* _Short task_:
Word for word, repeat the lines of the records from the one containing "Recreate this object as parametric OpenSCAD" through the last line, both included.

------------------------------

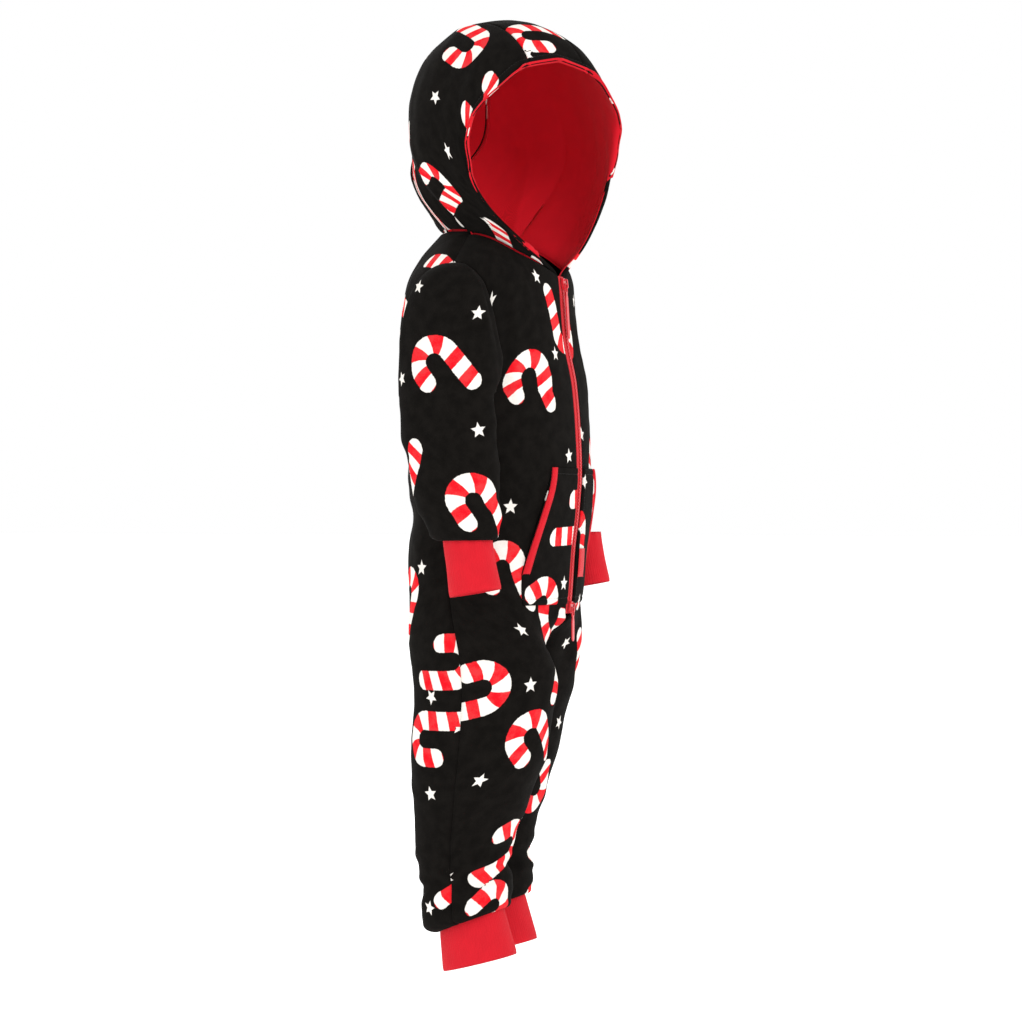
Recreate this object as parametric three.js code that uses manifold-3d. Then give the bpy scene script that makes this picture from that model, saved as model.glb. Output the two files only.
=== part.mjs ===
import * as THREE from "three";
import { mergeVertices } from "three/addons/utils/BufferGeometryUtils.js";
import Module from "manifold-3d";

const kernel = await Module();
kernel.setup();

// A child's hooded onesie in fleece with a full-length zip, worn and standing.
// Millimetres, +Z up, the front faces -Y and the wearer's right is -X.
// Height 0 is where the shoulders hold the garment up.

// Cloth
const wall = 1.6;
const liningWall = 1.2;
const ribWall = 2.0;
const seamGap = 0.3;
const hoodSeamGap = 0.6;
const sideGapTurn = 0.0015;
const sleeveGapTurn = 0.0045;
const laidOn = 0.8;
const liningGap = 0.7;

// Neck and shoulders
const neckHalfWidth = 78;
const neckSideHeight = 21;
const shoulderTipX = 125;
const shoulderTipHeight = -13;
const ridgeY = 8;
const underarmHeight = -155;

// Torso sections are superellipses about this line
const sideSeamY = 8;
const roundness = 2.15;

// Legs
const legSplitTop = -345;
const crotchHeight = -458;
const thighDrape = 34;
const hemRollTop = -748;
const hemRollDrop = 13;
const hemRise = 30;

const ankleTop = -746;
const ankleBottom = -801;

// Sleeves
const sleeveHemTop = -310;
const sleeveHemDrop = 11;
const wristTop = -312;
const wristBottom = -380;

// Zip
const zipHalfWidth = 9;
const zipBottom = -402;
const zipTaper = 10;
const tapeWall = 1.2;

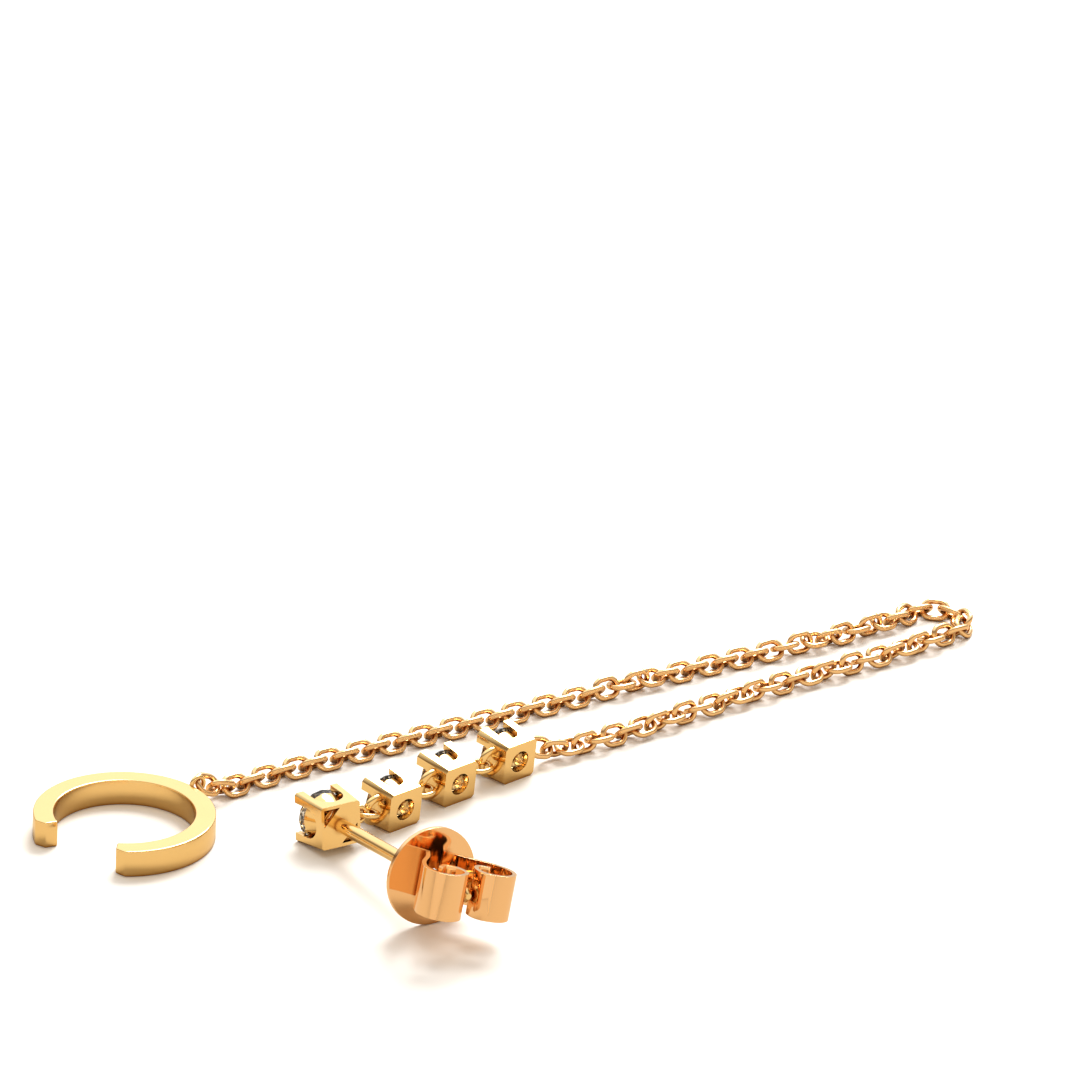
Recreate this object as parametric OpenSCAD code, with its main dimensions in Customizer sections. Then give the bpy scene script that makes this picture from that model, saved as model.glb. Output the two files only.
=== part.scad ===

------------------------------

* _Reply_:
Recreate this object as parametric OpenSCAD code, with its main dimensions in Customizer sections. Then give the bpy scene script that makes this picture from that model, saved as model.glb. Output the two files only.
=== part.scad ===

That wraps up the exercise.